2. Midden op het papier maken we een tekening of plakken we een afbeelding van het onderwerp waar deze mindmap over gaat. Maak deze tekening door middel van kleur en vorm opvallend, sprekend. Het onderwerp kan van alles zijn:
- de start van een nieuw thema in de klas
- een probleem dat we willen bespreken
- een thema uit een krantenartikel
- een onderwerp van het journaal
- een onderwerp uit een tekst van een methode (begrijpend lezen, kennisgebieden, e.d.)
- over mezelf of over een klasgenoot: mijn hobby’s, wie ik ben, wat ik over iemand weet, wat ik zou willen weten
3. Vanuit de tekening in het midden trekken we enkele gekleurde lijnen naar buiten. Eén lijn loopt naar één belangrijk onderdeel. Het is handig om elke lijn een eigen kleur te geven. De lijnen in de buurt van het centrum maken we dikker dan de verdere vertakkingen. Zorg ervoor dat deze hoofdlijnen ongeveer even lang zijn.

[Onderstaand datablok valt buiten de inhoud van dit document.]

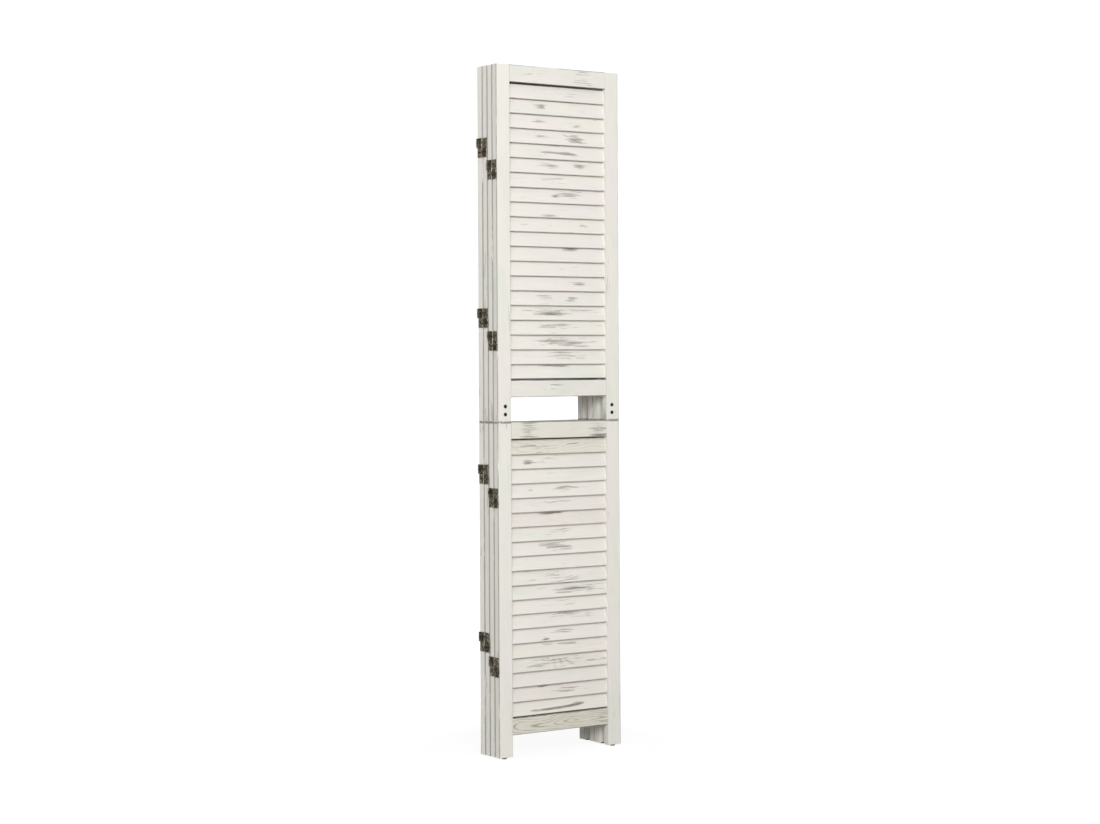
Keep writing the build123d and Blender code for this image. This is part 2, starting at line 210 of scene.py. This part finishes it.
def washed_wood(grain, tree, seed, wear, tone, edge, painted_slit_shade, blush):
    """Whitewash over grain, worn in strokes; wear, tone, edge and the painted slit shade may be outputs."""
    rng = random.Random(seed)
    shift = [rng.uniform(-40, 40) for _ in range(3)]

    def field(vector, scales, detail, roughness, distortion=0.0):
        return tree.noise(tree.stretch(vector, scales, shift), detail, roughness, distortion)

    # Grain that waves, in fibres, lines and rings
    bend = tree.math("MULTIPLY_ADD", field(grain, BENDS, 2.0, 0.5), BEND_DEPTH, -BEND_DEPTH / 2)
    sideways = tree.add("ShaderNodeCombineXYZ", {1: bend}).outputs[0]
    wavy = tree.add("ShaderNodeVectorMath", {0: grain, 1: sideways}, operation="ADD").outputs[0]
    fibre = field(wavy, FIBRES, 3.0, 0.6)
    lines = field(wavy, STROKES, 4.0, 0.62)
    broken = field(grain, BREAKS, 3.0, 0.6)
    along, across, through = tree.add("ShaderNodeSeparateXYZ", {"Vector": wavy}).outputs
    sway = tree.math("MULTIPLY", field(grain, SWAYS, 2.0, 0.5), SWAY_DEPTH)
    depth = tree.math("PINGPONG", tree.math("MULTIPLY_ADD", along, DRIFT, sway), FOLD)
    depth = tree.math("ADD", through, depth)
    square = tree.math("ADD", tree.math("MULTIPLY", across, across), tree.math("MULTIPLY", depth, depth))
    rings = tree.math("SINE", tree.math("MULTIPLY", tree.math("SQRT", square), RING_RATE))
    rings = tree.math("MULTIPLY_ADD", rings, 0.5, 0.5)

    # Where the wash is worn away, and the strokes that show there
    patch = field(grain, PATCHES, 3.0, 0.55, 0.4)
    broad = field(grain, REGIONS, 2.0, 0.5)
    where = tree.math("MULTIPLY_ADD", patch, 0.65, tree.math("MULTIPLY", broad, 0.35))
    where = tree.math("ADD", where, wear)
    area = tree.ease(where, *AREA_RANGE)
    mark = tree.math("MULTIPLY_ADD", lines, STROKE_SHARE, tree.math("MULTIPLY", rings, RING_SHARE))
    mark = tree.math("MULTIPLY_ADD", tree.math("SUBTRACT", where, 0.5), PLACE_SHARE, mark)
    worn = tree.math("ADD", tree.ease(mark, *FAINT_STROKES), tree.ease(mark, *DARK_STROKES))
    run = field(grain, CHIP_RUNS, 3.0, 0.6)
    chips = tree.math("MULTIPLY_ADD", broken, 0.35, tree.math("MULTIPLY", run, 0.65))
    worn = tree.math("MAXIMUM", worn, tree.math("MULTIPLY", tree.ease(chips, *CHIP_RANGE), edge))
    veins = tree.math("MULTIPLY", tree.ease(rings, *VEIN_RANGE), tree.ease(broken, *VEIN_BREAKS))
    worn = tree.math("MAXIMUM", worn, tree.math("MULTIPLY", veins, tree.ease(tone, *VEIN_TONES)))

    # Colours
    tint = field(grain, TINTS, 2.0, 0.5)
    other_tint = field(grain, OTHER_TINTS, 2.0, 0.5, 0.5)
    paint = tree.blend(tree.ease(tint, 0.50 - blush, 0.70 - blush), CREAM, PINK)
    paint = tree.blend(tree.ease(other_tint, 0.40 + blush, 0.62 + blush, 0.0, 0.8), paint, GREEN)
    ground = tree.math("MULTIPLY", tone, tree.math("MULTIPLY_ADD", rings, 0.35, 0.70))
    paint = tree.blend(ground, paint, BEIGE)
    dark = tree.blend(tree.ease(other_tint, 0.4, 0.6), CHAR, CHAR_GREY)
    colour = tree.blend(tree.math("MULTIPLY", area, AREA_STRENGTH), paint, WORN)
    colour = tree.blend(tree.math("MULTIPLY", worn, WORN_STRENGTH), colour, dark)
    # Painted shade: the slits beside the rails are darkened towards charcoal
    colour = tree.blend(painted_slit_shade, colour, CHAR)
    shade = tree.ease(fibre, 0.3, 0.75, 0.96, 1.02)
    grey = tree.add("ShaderNodeCombineColor", {0: shade, 1: shade, 2: shade}).outputs[0]
    colour = tree.blend(1.0, colour, grey, "MULTIPLY")
    tree.put(tree.surface.inputs["Base Color"], colour)
    tree.put(tree.surface.inputs["Roughness"], tree.ease(worn, 0.0, 0.7, 0.5, 0.75))
    tree.surface.inputs["Specular IOR Level"].default_value = 0.35
    height = tree.math("MULTIPLY_ADD", fibre, 0.5, tree.math("MULTIPLY", rings, 0.15))
    height = tree.math("SUBTRACT", height, tree.math("MULTIPLY", worn, 0.6))
    tree.bump(height, 0.0003, 0.5)
    return tree.material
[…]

4. Geef elk onderdeel vervolgens een naam. Zet de woorden op de lijn, zodat alle belangrijke woorden in de mind map met een gekleurde lijn onderstreept zijn. Maak er een tekening bij of plak er illustraties bij. Wees creatief, maak er iets bijzonders van.
5. Vanuit de uiteinden van deze lijnen kunnen vervolgens weer nieuwe lijnen worden getrokken. Deze lijnen worden steeds dunner. Vergelijk het met de takken van een boom. Je kunt nu dezelfde werkwijze toepassen als in stap 4: de woorden op de lijn, afbeeldingen op het einde. Naarmate we verder naar buiten werken, worden ook de woorden en de tekeningen kleiner.
Vet Slimme tips:
- woorden kunnen dikker en dunner worden geschreven, afhankelijk van hoe belangrijk je ze vindt: de hoofdbegrippen dikker, de details dunner;
- realiseer je dat de hersenen van elke persoon uniek zijn en dat mindmaps dus altijd individueel zijn. Dit uitgangspunt biedt vele mogelijkheden om met elkaar in gesprek te gaan en om te ontdekken dat er meerdere waarheden zijn!
Bij de lijnen kun je nadenken over vragen als: wat? wie? waar? hoe? wanneer? waarom?